The Public Health response to the epidemic originated with the State of Ohio. In early Octoberof 1918 the state issued a statement saying that while physicians were not required by law to report cases of influenza to the health authorities, they were requested to do so “as a means ofhelping guard the public and to prevent interference with war industries.” Up to that point, there were no large outbreaks reported in Ohio although graduate nurses and nursing students were ordered to register with their local Red Cross (our chapter was known as the Squaw Rock Chapter.)Advice given back then sounds familiar today, including the following:
1. Avoid crowds
2. Avoid the breath or expelled secretions from people suffering colds
3. All those caring for flu patients should wear masks
4. Don’t spit on the sidewalk
Two weeks later, life in the village changed drastically. The Oct. 17 Exponent reported that the previous week, a large Liberty Bond parade was held by students and teachers who walked through town, followed by an enthusiastic rally complete with speeches and musical numbers in Assembly Hall. Shortly thereafter, Chagrin Falls Public Health Officer J. B Huggett, citing orders from the State Board of Health, ordered the “picture shows, churches, lodge meetings, dances and other public places of assembly in the village closed for two weeks.” Huggett wanted to close the schools as well, as had been done in Chardon, Burton and Cleveland, but since there were no confirmed cases of the flu in the village, although there were some suspected cases, closing was briefly deferred. A week later the schools were closed for at least two weeks. Two confirmed cases were reported which was considered “remarkable in view of the continued travel to and from the city (Cleveland) where the malady is epidemic.” Local shops and businesses remained open. In fact, the Adams Bag factory continued to advertise for employees to replace the men who had gone off to war.

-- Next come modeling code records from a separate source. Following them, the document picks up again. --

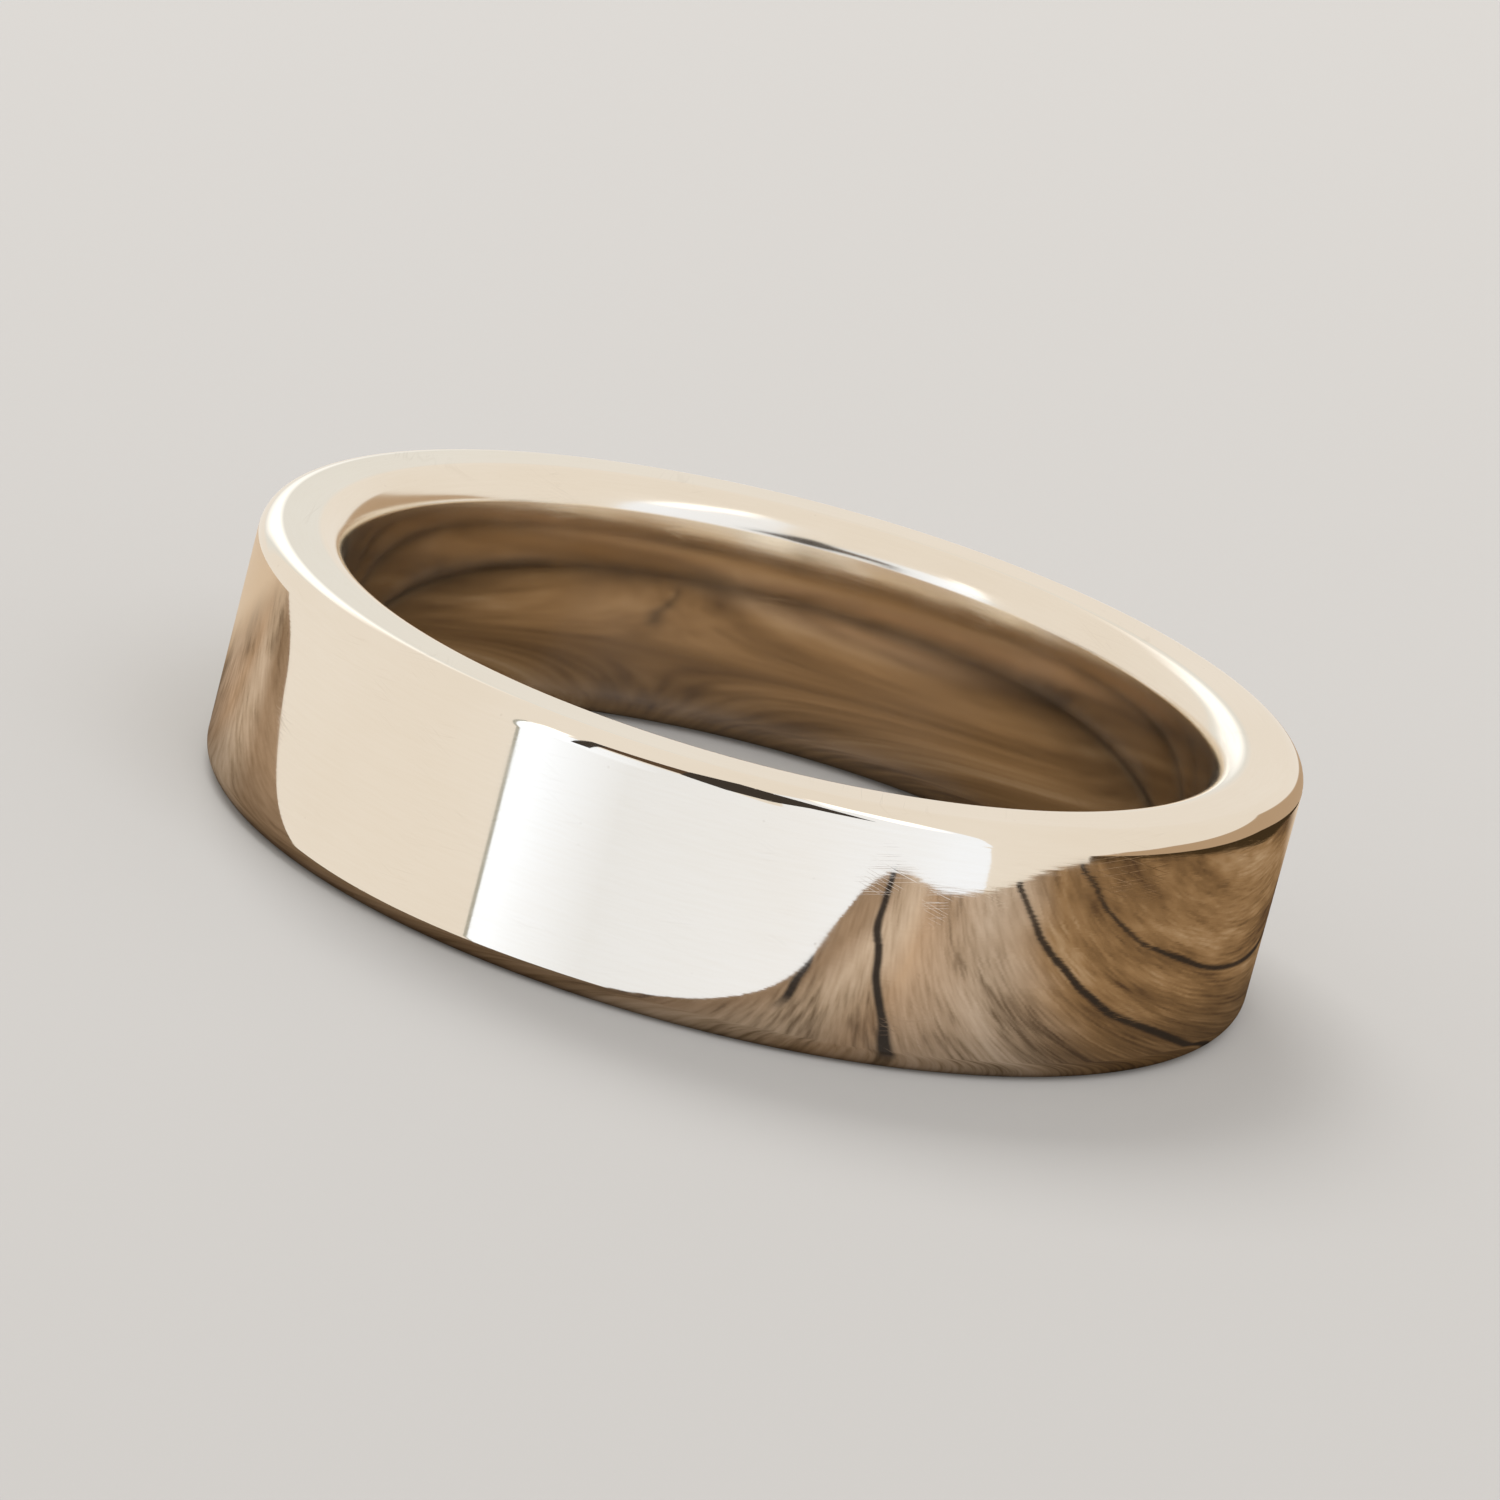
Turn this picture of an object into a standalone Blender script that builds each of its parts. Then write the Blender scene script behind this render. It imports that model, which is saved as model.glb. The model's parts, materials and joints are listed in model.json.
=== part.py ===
"""A plain wedding band, turned from one piece of gold.

The band lies flat: its axis is +Z, and the origin is the centre of the bore at half the width.
The outer wall is straight, the rims are flat, all four edges are rounded, and the bore is a comfort
fit: it swells gently inwards between its two edges.
"""
import math

import bpy

MM = 0.001

# Driving dimensions, in metres
BAND_WIDTH = 6.0 * MM
OUTER_DIAMETER = 24.8 * MM
BORE_DIAMETER = 20.4 * MM         # at half the width, where the bore is narrowest
OUTER_EDGE_RADIUS = 0.5 * MM      # between the outer wall and each rim
BORE_EDGE_RADIUS = 0.8 * MM       # between each rim and the bore
COMFORT_ARC_RADIUS = 20.0 * MM    # of the bore's swell, seen in section

# Mesh resolution
TURN_STEPS = 120
OUTER_EDGE_SEGMENTS = 5
BORE_EDGE_SEGMENTS = 5
COMFORT_ARC_SEGMENTS = 6

GOLD_COLOR = (0.86, 0.76, 0.60, 1.0)
GOLD_ROUGHNESS = 0.08
SCREW_MERGE_DISTANCE = 0.000001


def remove_everything():
    """Start from an empty scene."""
    for scene_object in list(bpy.data.objects):
        bpy.data.objects.remove(scene_object, do_unlink=True)


def arc(centre_x, centre_z, radius, start_degrees, end_degrees, segments):
    """Points on an arc in the XZ plane, from its start up to but not including its end."""
    points = []
    for index in range(segments):
        angle = math.radians(start_degrees + (end_degrees - start_degrees) * index / segments)
        points.append((centre_x + radius * math.cos(angle), 0.0, centre_z + radius * math.sin(angle)))
    return points


def band_section():
    """The closed section of the band: down the outer wall, in along the lower rim, up the bore and out."""
    outer_x = OUTER_DIAMETER / 2 - OUTER_EDGE_RADIUS
    outer_z = BAND_WIDTH / 2 - OUTER_EDGE_RADIUS
    bore_z = BAND_WIDTH / 2 - BORE_EDGE_RADIUS

    # Each bore edge touches the comfort arc where the two circles share a tangent.
    comfort_x = BORE_DIAMETER / 2 + COMFORT_ARC_RADIUS
    centre_distance = COMFORT_ARC_RADIUS - BORE_EDGE_RADIUS
    bore_x = comfort_x - math.sqrt(centre_distance ** 2 - bore_z ** 2)
    tangent = math.degrees(math.asin(bore_z / centre_distance))

    section = arc(outer_x, outer_z, OUTER_EDGE_RADIUS, 90, 0, OUTER_EDGE_SEGMENTS)
    section.append((outer_x + OUTER_EDGE_RADIUS, 0.0, outer_z))
    section += arc(outer_x, -outer_z, OUTER_EDGE_RADIUS, 0, -90, OUTER_EDGE_SEGMENTS)
    section.append((outer_x, 0.0, -BAND_WIDTH / 2))
    section += arc(bore_x, -bore_z, BORE_EDGE_RADIUS, -90, tangent - 180, BORE_EDGE_SEGMENTS)
    section += arc(comfort_x, 0.0, COMFORT_ARC_RADIUS, 180 + tangent, 180 - tangent, COMFORT_ARC_SEGMENTS)
    section += arc(bore_x, bore_z, BORE_EDGE_RADIUS, 180 - tangent, 90, BORE_EDGE_SEGMENTS)
    section.append((bore_x, 0.0, BAND_WIDTH / 2))
    return section


def gold_material():
    """Polished pale gold."""
    gold = bpy.data.materials.new("polished_gold")
    gold.use_nodes = True
    shader = gold.node_tree.nodes["Principled BSDF"]
    shader.inputs["Base Color"].default_value = GOLD_COLOR
    shader.inputs["Metallic"].default_value = 1.0
    shader.inputs["Roughness"].default_value = GOLD_ROUGHNESS
    return gold


def turned_band(collection):
    """The band: its section carried once round the Z axis."""
    section = band_section()
    edges = [(index, (index + 1) % len(section)) for index in range(len(section))]
    mesh = bpy.data.meshes.new("band")
    mesh.from_pydata(section, edges, [])
    mesh.materials.append(gold_material())

    band = bpy.data.objects.new("band", mesh)
    collection.objects.link(band)

    turn = band.modifiers.new("turn", "SCREW")
    turn.axis = "Z"
    turn.angle = math.tau
    turn.steps = TURN_STEPS
    turn.render_steps = TURN_STEPS
    turn.use_merge_vertices = True
    turn.merge_threshold = SCREW_MERGE_DISTANCE
    turn.use_smooth_shade = True
    return band


def build():
    """Model the wedding band in a collection of its own."""
    remove_everything()
    collection = bpy.data.collections.new("wedding_band")
    bpy.context.scene.collection.children.link(collection)
    turned_band(collection)


build()
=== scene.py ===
"""Looks for the wedding band: polished champagne gold on a plain pale floor, in soft studio light.

The band is turned again from the CAD's own diameters and width, with many more steps, so that its
reflections run smoothly. A polished band shows little but what stands round it, so its surroundings
are part of the set: a warm board under it, a softbox in front, a dark flag above the softbox, and
lamps. Only reflections see them, and the camera sees the band and the floor. Directions round the
band are azimuths and elevations in degrees: azimuth 0 is the front, -Y, and 90 is the right, +X.
"""
import json
import math

import bpy
from mathutils import Matrix, Vector

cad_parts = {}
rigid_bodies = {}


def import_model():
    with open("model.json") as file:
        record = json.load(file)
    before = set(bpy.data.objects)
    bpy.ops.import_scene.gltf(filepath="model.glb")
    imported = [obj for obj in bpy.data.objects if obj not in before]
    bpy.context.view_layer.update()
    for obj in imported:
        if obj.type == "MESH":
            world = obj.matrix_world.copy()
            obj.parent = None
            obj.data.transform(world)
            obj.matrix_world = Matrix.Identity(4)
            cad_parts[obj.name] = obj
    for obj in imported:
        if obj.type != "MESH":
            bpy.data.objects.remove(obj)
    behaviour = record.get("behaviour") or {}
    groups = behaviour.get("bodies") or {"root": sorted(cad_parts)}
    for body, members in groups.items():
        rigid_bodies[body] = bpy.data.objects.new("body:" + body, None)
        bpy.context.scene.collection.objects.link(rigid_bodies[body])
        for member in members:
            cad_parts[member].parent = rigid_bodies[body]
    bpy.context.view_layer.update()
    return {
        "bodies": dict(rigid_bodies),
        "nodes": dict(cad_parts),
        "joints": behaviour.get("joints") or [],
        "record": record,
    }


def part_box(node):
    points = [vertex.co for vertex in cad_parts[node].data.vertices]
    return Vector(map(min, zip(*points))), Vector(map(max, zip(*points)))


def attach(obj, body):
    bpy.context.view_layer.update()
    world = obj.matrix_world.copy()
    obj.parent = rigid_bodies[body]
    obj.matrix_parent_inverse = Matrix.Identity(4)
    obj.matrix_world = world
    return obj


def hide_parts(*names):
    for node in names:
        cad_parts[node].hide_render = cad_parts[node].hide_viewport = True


MM = 0.001

# The band's section. Its diameters and its width are measured on the CAD node.
OUTER_EDGE_RADIUS = 0.5 * MM
BORE_EDGE_RADIUS = 0.8 * MM
COMFORT_ARC_RADIUS = 20.0 * MM
TURN_STEPS = 720
EDGE_SEGMENTS = 18
WALL_SEGMENTS = 12
RIM_SEGMENTS = 4
COMFORT_ARC_SEGMENTS = 24

# The polish
LINES_PER_MM = 14.0
LINE_DEPTH = 0.00024 * MM
WAVE_DEPTH = 0.0016 * MM
FLAW_DEPTH = 0.0002 * MM
BORE_RADII = (10.5, 11.1)         # the bore's softer polish ends between these, mm
BORE_END_HEIGHTS = (1.9, 2.4)     # its rounded edges begin between these, mm from the middle

# Camera
CAMERA_ELEVATION = 16.3
CAMERA_ROLL = 14.7
CAMERA_DISTANCE = 253.1 * MM
CAMERA_LENS = 262.9               # on Blender's standard 36 mm sensor
CAMERA_SHIFT = (-0.0037, 0.0024)

# Set
FLOOR_SIZE = 8.0
FLOOR_COLOR = (0.45, 0.455, 0.465, 1.0)
BACKDROP_COLOR = (0.66, 0.64, 0.615, 1.0)
SURROUNDINGS_COLOR = (0.86, 0.80, 0.725, 1.0)
GLOSSY_BOUNCES = 8                # light crosses the bore this often before it leaves
CARD_DISTANCE = 600 * MM
FLAG_DISTANCE = 20 * MM

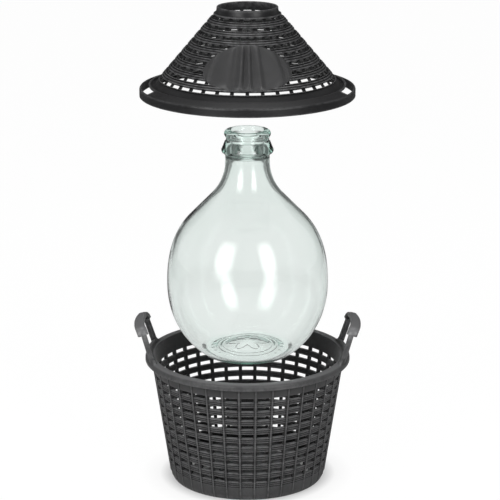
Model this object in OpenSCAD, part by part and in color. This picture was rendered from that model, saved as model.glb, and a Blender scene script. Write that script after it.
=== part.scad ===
// Glass carboy (demijohn) of about five litres, with its moulded basket and its
// moulded cover. The three pieces are drawn lifted apart on one upright axis: the
// glass slides down into the basket, and the cover slides down over the neck.
// The origin is the middle of the basket's underside, +Z is up, and the two
// handles stand on the X axis. All sizes are in millimetres.

/* [Glass] */
// Height of the glass from its foot to the top of its lip
glass_h = 299; // [296:1:306]
// Outer radius of the globe at its widest
globe_r = 105; // [98:1:107]
// Height of the widest level above the foot
globe_z = 97; // [94:1:99]
// Radius of the ring that the glass stands on
foot_r = 55; // [48:1:60]
// Thickness of the globe's wall
glass_t = 3.5; // [3:0.5:5]
// Height of the hollow under the base
punt_h = 8; // [8:1:18]
// Outer radius of the neck
neck_r = 28.6; // [27.6:0.1:30]
// Radius of the bore that takes the bung
bore_r = 20; // [18:0.5:21]

/* [Basket] */
// Height from the underside to the top of the rim
basket_h = 168; // [164:1:172]
// Outer radius of the wall at the underside, without its ribs
basket_base_r = 100.3; // [98:0.1:103]
// How far the wall leans outward, in degrees
wall_lean = 8.6; // [8:0.1:9.2]
// Thickness of the moulded wall
wall_t = 3; // [2.4:0.1:3.2]
// Outer radius of the rim
rim_r = 134.5; // [134:0.1:134.6]
// Depth of the rim's turned-down edge
rim_drop = 8; // [6:0.5:9]

/* [Basket openwork] */
// Upright ribs round the wall
rib_count = 36; // [36:4:40]
// Rows of openings up the wall
slot_rows = 10; // [8:1:10]
// Height of the middle of the lowest row
slot_z = 29.5; // [27:0.1:30]
// Distance from one row to the next
slot_pitch = 12.8; // [12:0.1:12.9]
// Height of one opening
slot_h = 5; // [4:0.5:7]
// Share of the space between two ribs that is open
slot_share = 0.77; // [0.6:0.01:0.8]

/* [Handles] */
// Angle from a handle's middle to the foot of each leg
leg_turn = 18; // [16:0.5:18.5]
// Angle from a handle's middle to the top of each leg
grip_turn = 14.2; // [13:0.1:16]
// Thickness of a leg, measured outward
leg_t = 6.5; // [5:0.5:7]
// Width of a leg along the rim
leg_w = 7; // [5:0.5:8]
// How far the handles lean outward, in degrees
handle_lean = 14.5; // [10:0.5:16]
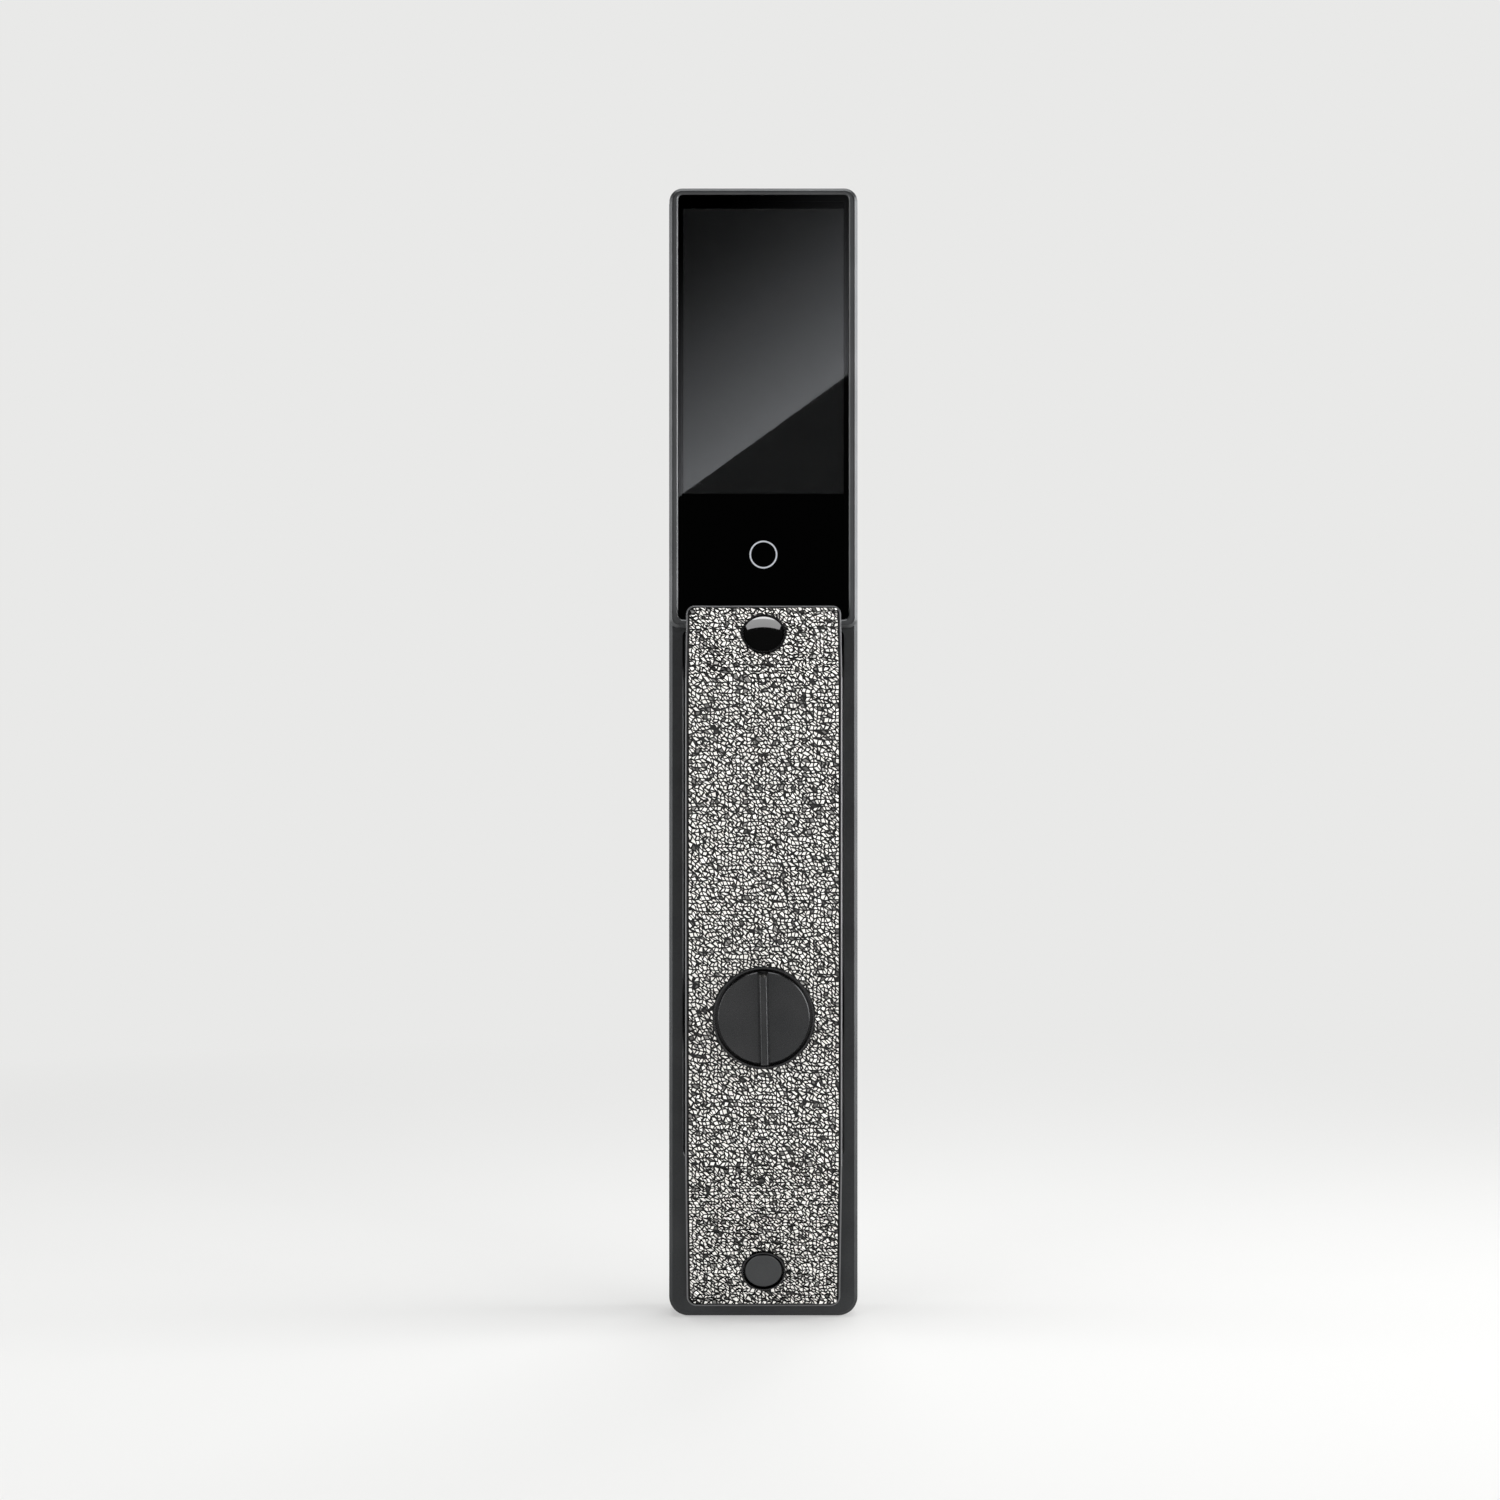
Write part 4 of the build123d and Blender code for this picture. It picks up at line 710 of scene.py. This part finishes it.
def surroundings():
    """The camera sees a pale backdrop; the panel itself sees a nearly dark studio."""
    world = bpy.data.worlds.new("studio")
    world.use_nodes = True
    tree = world.node_tree
    tree.nodes.clear()
    seen = add(tree, "LightPath").outputs["Is Camera Ray"]
    dim = add(tree, "Background", {"Color": linear("#ffffff"), "Strength": studio_level})
    bright = add(tree, "Background", {"Color": linear(pale), "Strength": 1.0})
    mixed = add(tree, "MixShader", {0: seen, 1: dim.outputs[0], 2: bright.outputs[0]})
    add(tree, "OutputWorld", {"Surface": mixed.outputs[0]})
    bpy.context.scene.world = world


def mirrored(x, z):
    """Where a point of the glass is mirrored onto the camera's plane: twice as far from its axis."""
    return Vector((2 * x - camera_place.x, camera_place.y, 2 * z - camera_place.z))


def card_material(across, edge_level):
    """Glow that is full at the card's slanting lower edge and falls off upwards."""
    material, tree = new_material("card_glow")
    height = add(tree, "VectorMath", {0: object_place(tree), 1: across}, operation="DOT_PRODUCT")
    fade_to = edge_level + sheen_fade_l * across.z
    fade = spread(tree, height.outputs["Value"], 1.0, 0.0, from_low=edge_level, from_high=fade_to)
    curve = add(tree, "Math", {0: fade, 1: sheen_falloff}, operation="POWER")
    glow = add(tree, "Math", {0: curve.outputs[0], 1: sheen_strength}, operation="MULTIPLY")
    light = add(tree, "Emission", {"Color": linear("#f7f9ff"), "Strength": glow.outputs[0]})
    add(tree, "OutputMaterial", {"Surface": light.outputs[0]})
    return material


def reflector_card():
    """A lit card above the camera; its slanting lower edge ends the soft sheen in the screen."""
    glass_low, glass_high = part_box("cover_glass")
    left, right = glass_low.x, glass_high.x
    left_z, right_z = glass_low.z + sheen_left_h, glass_low.z + sheen_right_h
    slope = (right_z - left_z) / (right - left)
    corners = [
        mirrored(left - card_spare, left_z - card_spare * slope),
        mirrored(right + card_spare, right_z + card_spare * slope),
        mirrored(right + card_spare, glass_high.z + card_spare),
        mirrored(left - card_spare, glass_high.z + card_spare),
    ]
    sheet = bmesh.new()
    sheet.faces.new([sheet.verts.new(c) for c in corners])
    across = Vector((-slope, 0, 1)).normalized()
    card = new_object("reflector_card", sheet, card_material(across, corners[0].dot(across)))
    card.visible_camera = False
    card.visible_diffuse = False


stage_floor()
surroundings()
reflector_card()
softbox("key_right", (0.95, -0.35, 0.15), (0.5, 1.1), 7.5)
softbox("fill_left", (-0.95, -0.45, 0.1), (0.4, 1.0), 3.4)
softbox("front_right", (0.75, -1.0, 0.1), (0.5, 1.1), 7.8)
softbox("front_left", (-0.75, -1.0, 0.1), (0.45, 1.0), 5.6)
softbox("top", (0.0, -0.2, 1.1), (0.9, 0.5), 4.5)
softbox("edge_right", (0.9, 0.0, 0.1), (0.2, 1.1), 6.5)
softbox("edge_top", (0.0, 0.0, 0.95), (0.9, 0.2), 2.5)
softbox("edge_left", (-0.9, 0.0, 0.1), (0.2, 1.1), 3.0)
softbox("back", (0.3, 1.4, 0.8), (1.0, 1.0), 14.0)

On Nov. 4 it was reported that, “Undue haste in reopening places of public gathering closed because of the influenza epidemic was decried by the State Department of Health. Premature relaxation of closing orders may wipe out most of the good which such orders have accomplished.”
That being said, when news arrived of the cessation of fighting in France on Nov. 11, the town went wild. An impromptu parade was held early in the day with another held that evening. The cannon was dragged to the top of Grove Hill and fired. The day was declared a village holiday and all thoughts of a general quarantine were gone.
State officials strongly advised extreme caution in lifting the bans on mass gatherings in favor of a gradual relaxation of those bans. The order banning mass gatherings was extended and the schools remained closed. By the end of November there were 13 reported cases, probably more unreported cases, and one death attributed to the flu. Henry Manzer, 39, left a wife and four young children. He was a carpenter who worked in Cleveland. A week later, there were 40 cases and another 10 the following week.And 21 additional cases the week after that. Mr. Huggett suggested placing quarantine placards on houses where flu victims were recovering.
By the end of December, the number of new cases tapered off. The closing orders were still in place; there were no Christmas church services to attend in 1918. The closing order for the schools and the general quarantine was lifted on Dec. 30. “The Exponent” reported that the disease itself was bad enough but “the lack of association and entertainment is something that soon began to pall on the average person.” Yet, it also reported that “the village has been fortunate so far, no doubt largely owing to the prompt and extensive closing order.” About 3 percent of the population caught the flu, with only one death.
Life in the village quickly returned to normal with picture shows, club and lodge meetings, school athletic games all taking place regularly. Chagrin Falls avoided the worst of the epidemic which took the greatest toll in congested cities and in rural areas and small towns that did not have the means of instituting public health policies.
Ms. Gorretta is the archivist for the Chagrin Falls Historical Society & Museum.